Amendment to the exceptions to the eligibility requirements for the MPC: The SEBI ICDR Regulations state that the MPC cannot include shares that have been acquired during the preceding one year at a price lower than the IPO offer price. However, shares acquired by promoters pursuant to an approved scheme in lieu of business and invested capital in existence for more than one year prior to the approval of the scheme, can be contributed towards the MPC.
The SEBI ICDR Regulations allow specified categories of investors (namely alternative investment funds, foreign venture capital investors, scheduled commercial banks, public financial institutions, insurance companies registered with the Insurance Regulatory and Development Authority of India, non-individual public shareholders holding at least 5% of the post-offer capital or any individual or entity forming part of the promoter group) to contribute towards the MPC, if the promoters alone cannot fulfil the MPC. Despite these categories of investors being permitted to contribute to the MPC, the exception for shares acquired pursuant to an approved scheme was applicable only to shares contributed by the promoters.

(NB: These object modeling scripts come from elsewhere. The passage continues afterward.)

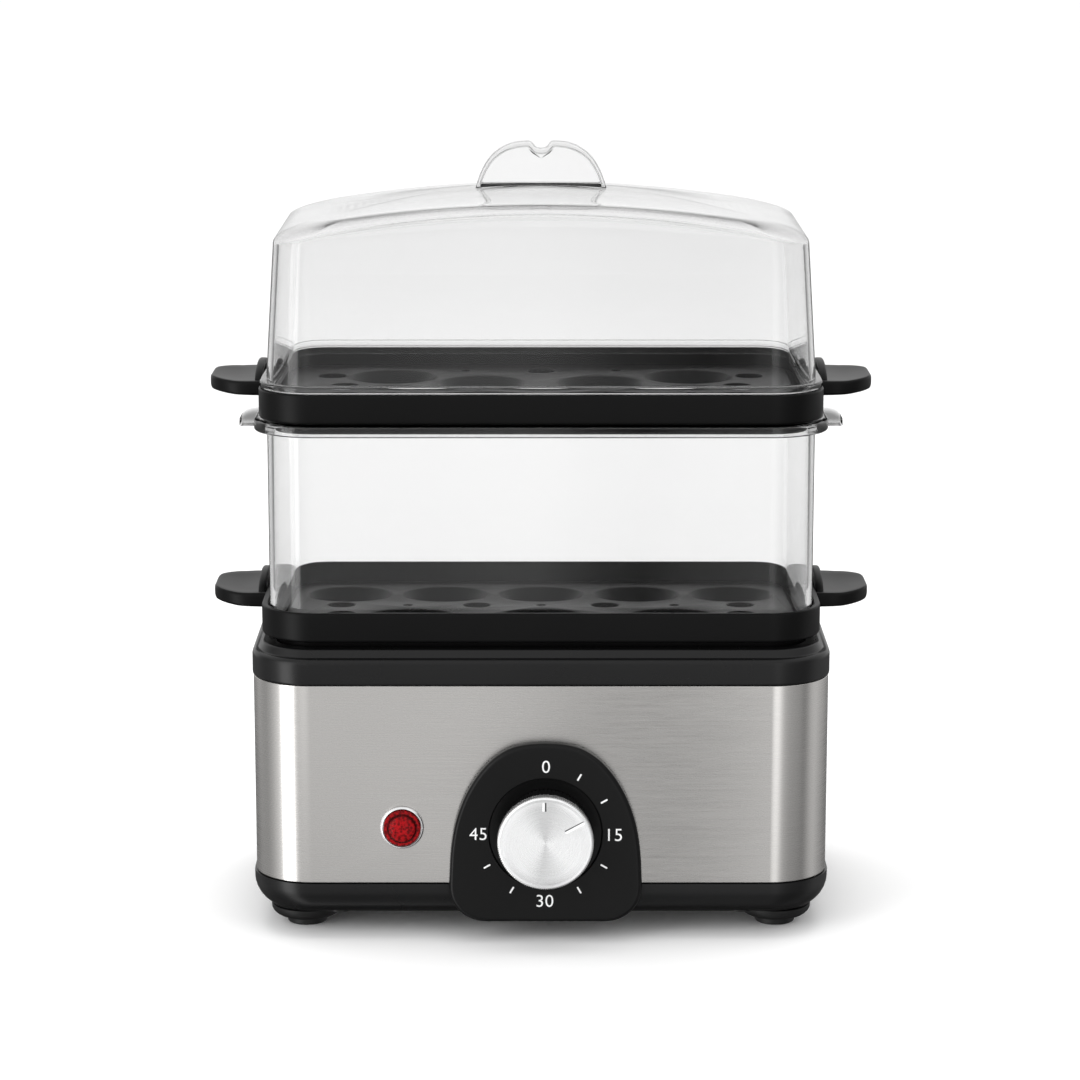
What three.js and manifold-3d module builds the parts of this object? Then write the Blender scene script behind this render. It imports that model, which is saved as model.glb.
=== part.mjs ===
// Two-tier electric steam boiler for eggs, built from its real pieces.
// Millimetres, +Z up, the front faces -Y. The origin is under the middle of the whole part.
import * as THREE from 'three';
import { mergeVertices } from 'three/addons/utils/BufferGeometryUtils.js';
import Module from 'manifold-3d';

const wasm = await Module();
wasm.setup();

// Clearances and fineness
const clear = 0.3;              // gap kept wherever two pieces meet
const overrun = 1;              // how far a cutter runs past the face it cuts
const weldSpan = 0.0001;        // vertices closer than this are one
const cornerSteps = 4;          // facets in each plan corner
const bowPoints = 5;            // points added along each straight side that follows a bow
const roundSides = 16;          // facets round a seat, a knob or a lens
const smallSides = 10;          // facets round a screw, a stud or a small hole
const wireSides = 6;
const elementSteps = 44;        // steps along the heater's tube
const elementSides = 8;

// Plan of the trays, which the clear pieces and the base follow
const trayHalfWidth = 108.1;
const trayHalfDepth = 63.4;
const trayCorner = 21.4;
const leastCorner = 15.5;       // plan corners never get tighter than this on the lid's crown

// Base: feet, pan, steel wrap and collar
const footHeight = 7.8;
const footTreadRadius = 7.8;
const footTreadHeight = 2.7;
const footFlangeRadius = 14;
const footEdge = 0.8;           // chamfer of the tread
const footPastPost = 14.1;      // foot's axis outside the screw post's, across
const footBeforePost = 14;      // and nearer to the middle, along
const footPegRadius = 3;
const footPegLength = 5;

const bodyStep = 3.9;           // collar stands this far outside the trays
const bodyHalfWidth = trayHalfWidth + bodyStep;
const bodyHalfDepth = trayHalfDepth + bodyStep;
const bodyCorner = 23.7;
const panRise = 14.1;
const panWall = 2.4;
const panFloor = 2.2;
const panRound = 12;            // rounding of the pan's lower edge
const panFlare = 0.4;           // how far the pan stands out past the collar's line
const lipRise = 5;              // lip of pan and collar that stands inside the wrap
const lipThickness = 2;

const wrapHeight = 78.3;
const wrapInset = 0.4;          // wrap lies this far inside the collar's line
const wrapThickness = 0.8;

const collarRise = 10.1;
const collarTurn = 1.3;         // rounding of the collar's upper edge
const ridgeRise = 3.1;
const ridgeInset = 2.6;
const ridgeLean = 1.6;          // how far the ridge leans in
const ledgeReach = 5;           // ledge that carries the heating plate
const ledgeThickness = 8.5;
const postSide = 34;            // screw post from the collar's line, at the sides
const postInset = 10.4;         // and at the front and back
const postRadius = 4.2;
const postBore = 1.9;

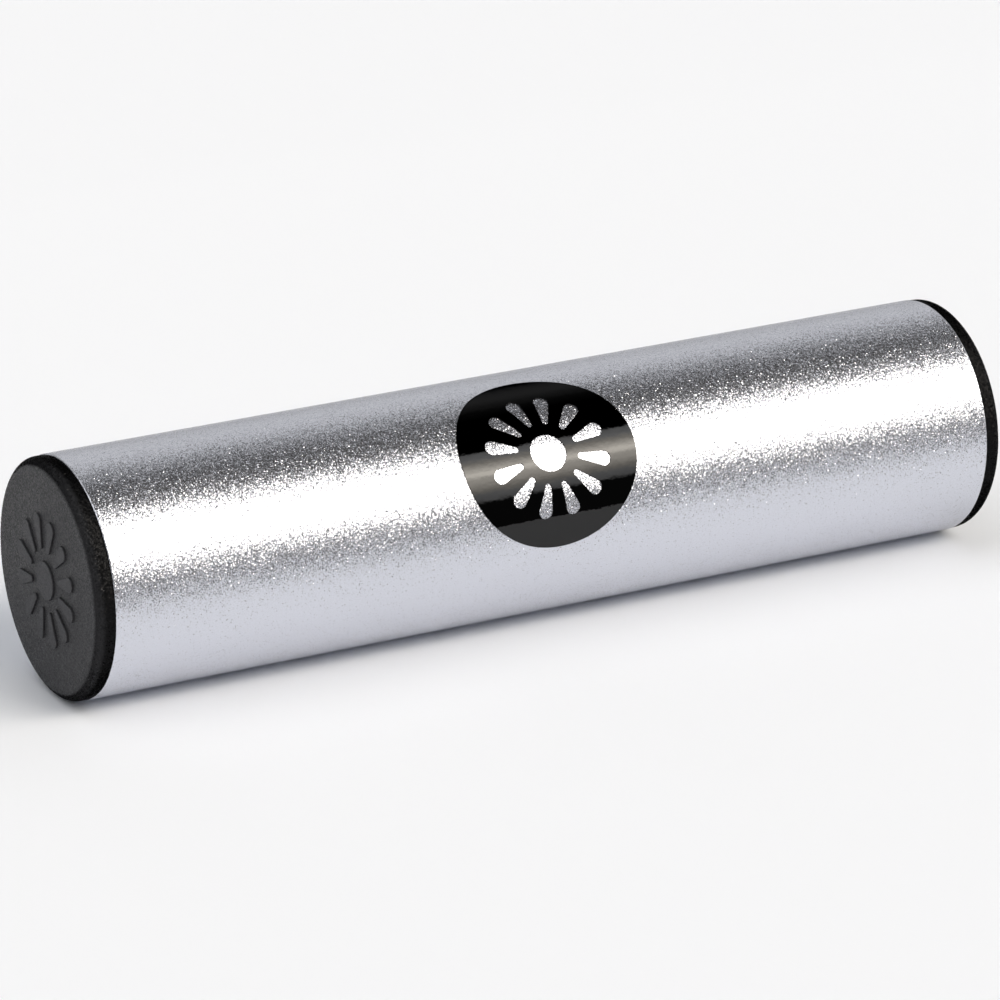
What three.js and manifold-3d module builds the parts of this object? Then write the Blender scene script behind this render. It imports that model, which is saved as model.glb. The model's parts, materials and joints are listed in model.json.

Through the ICDR Amendment, SEBI has clarified that this exception will also be applicable to shares contributed by the categories of investors that are permitted to meet shortfalls in the MPC, thereby standardising the approach for all shares that may form part of the MPC.
Amendments to the framework for fund-raising on a social stock exchange: The ICDR Amendment has also made certain modifications to the framework for companies to raise funds on a social stock exchange, such as increasing the list of entities that can be considered 'not for profit organisations', modifying the eligibility criteria for social enterprises, and amending the definition of 'social impact assessment organisations'. Further, a 'not for profit organisation' could earlier register on a social stock exchange but not raise funds through it. Pursuant to the ICDR Amendment, a 'not for profit organisation' registered on a social stock exchange must raise funds through it within two years from the date of registration, and if, upon the completion of this two year period, the organisation does not have at least one listed project for which funds have been raised through the social stock exchange, the organisation will cease to be registered.
Amendment to the definition of QIBs: The definition of "qualified institutional buyers" has been amended to include accredited investors as defined under the Securities and Exchange Board of India (Alternative Investment Funds) Regulations, 2012 (SEBI AIF Regulations), only for the purpose of their investment in angel funds under the SEBI AIF Regulations.
Conclusions
The SBEB Amendment and ICDR Amendment are welcome steps towards increasing the ease with which companies, particularly new-age technology companies and listed companies, will be able to raise funds from the public. These amendments also bring existing provisions of the IPO and FPO framework into harmony with each other.